Page 6 features a drawing of a king at his dinner table: “something new?” is the header (the whole booklet is arranged by the old saying, “Something old, something new, something borrowed, something blue” as to what a bride should wear on her wedding day). It goes on, “No, HE’S not being fussy — really, he’s an easy man to please. He likes simple food that tastes good — like good butter on good bread, butter melting on mealy baked potatoes or topping creamy mashed potatoes or adding something special to just plain stewed tomatoes. He likes food with the sort of flavor that starts another husband saying to his wife, ‘What was it Jim’s bride served on those waffles tonight?'”
Because you know, the only way women had to compete back then was how well they took care of their husbands.
Think of the ideal 1950s housewife. The woman who was a lady in all her interactions, who vacuumed in pearls and high heels, who brought her husband his pipe and his slippers and a highball as soon as he came home from work, who made sure the children were quiet so they wouldn’t disturb the man of the household after a stressful day at work.
How far we have come since then.
Which isn’t to say that I wish we didn’t keep some of those traditions. For one thing, though I am glad that Kurt doesn’t lord his manhood over me, I think men are sold short nowadays. In the media, they’re portrayed as overgrown kids, as just another child that that wife has to manage. Whatever happened to a man acting like an adult and at least sharing the responsibility of the household?
Another thing, I am sick and tired of seeing people out shopping in their pajamas. I don’t care how old (or young) you are; you have no business being out in public in your nightclothes, unless you are standing in line at CVS with a huge bottle of Nyquil. I don’t expect people to dress up like they did in the 1950s, complete with gloves and hat, but at least put on a decent pair of jeans and a nice t-shirt. In other words, get dressed, people! An addendum to this would point out that slippers are not proper footwear. Yes, you may get the newspaper from your front lawn while dressed in a robe and slippers, but any farther away from your house and you need to put on shoes.

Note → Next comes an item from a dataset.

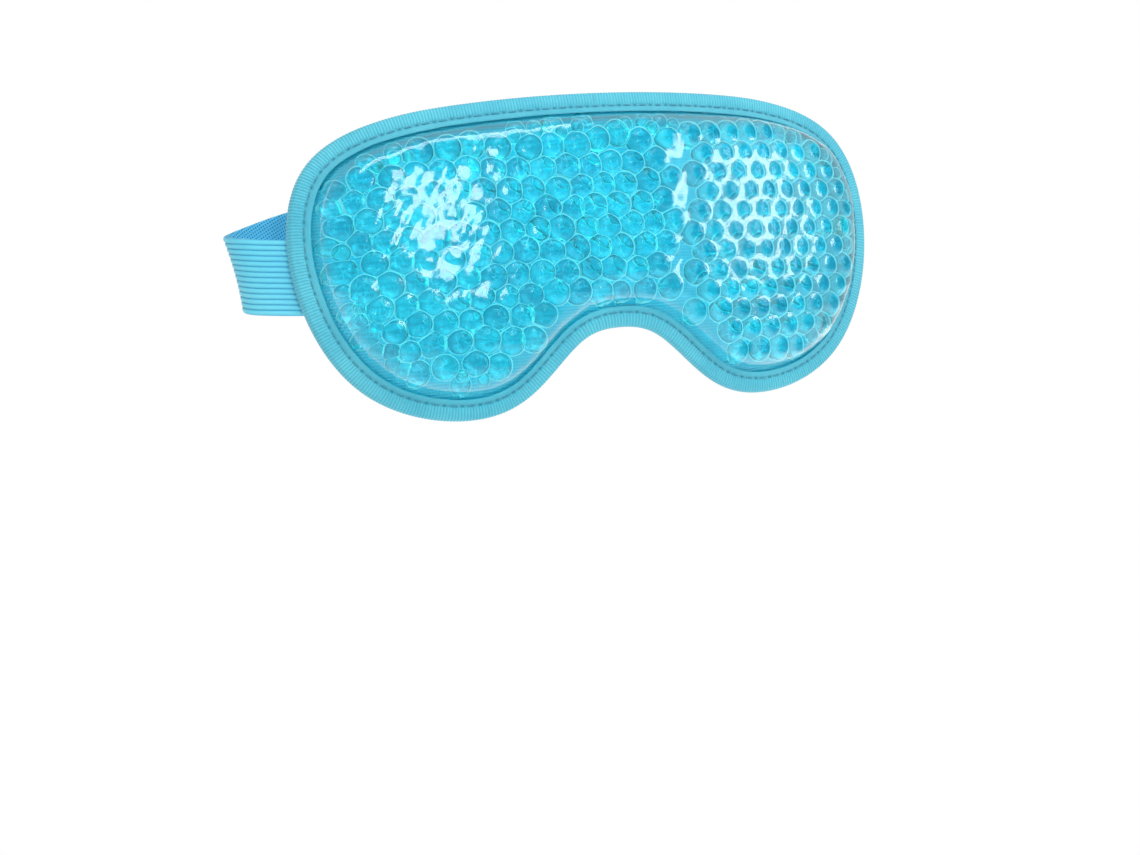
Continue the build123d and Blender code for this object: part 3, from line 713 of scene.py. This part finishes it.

Hmmm, well, it always surprises me the tangents I go off on when I’m writing!
At any rate, let me leave you with a recipe from the “something old” section of this booklet, one that makes my mouth water. But I can feel my arteries hardening, just from reading the recipe. Enjoy!
Butter-fried chicken … and butter is its secret
2 to 3 pound dressed young chicken, cut-up
3/4 cup flour
2 1/2 teaspoons salt
1/2 teaspoon pepper
1/4 pound (1/2 cup) butter
2 cups milk, or more, for gravy
Coat chicken Great-Grandma’s easy way: combine flour, salt, pepper in paper bag; add chicken, few pieces at a time; shake. Melt the butter slowly in heavy skillet or chicken fryer* till butter bubbles or drop of water put in it sizzles. Add the meaty pieces of chicken; reduce heat; brown lightly one on side, 15 to 20 minutes. (As these brown, add less meaty pieces, or use another skillet for them.) Turn chicken with tongs or 2 spoons. Cover tightly and cook over low heat 30 minutes or till chicken is fork-tender. Uncover and cook 15 minutes for that crisp crust with a flavor found only in butter-fried chicken. (Add liver, pre-cooked heart and gizzard last 15 minutes.)
*Great-Grandma made her chicken fryer — an iron skillet with tight cover. If your cover doesn’t fit tightly, add 2 tablespoons water while cooking; chicken re-crisps when uncovered last 15 minutes.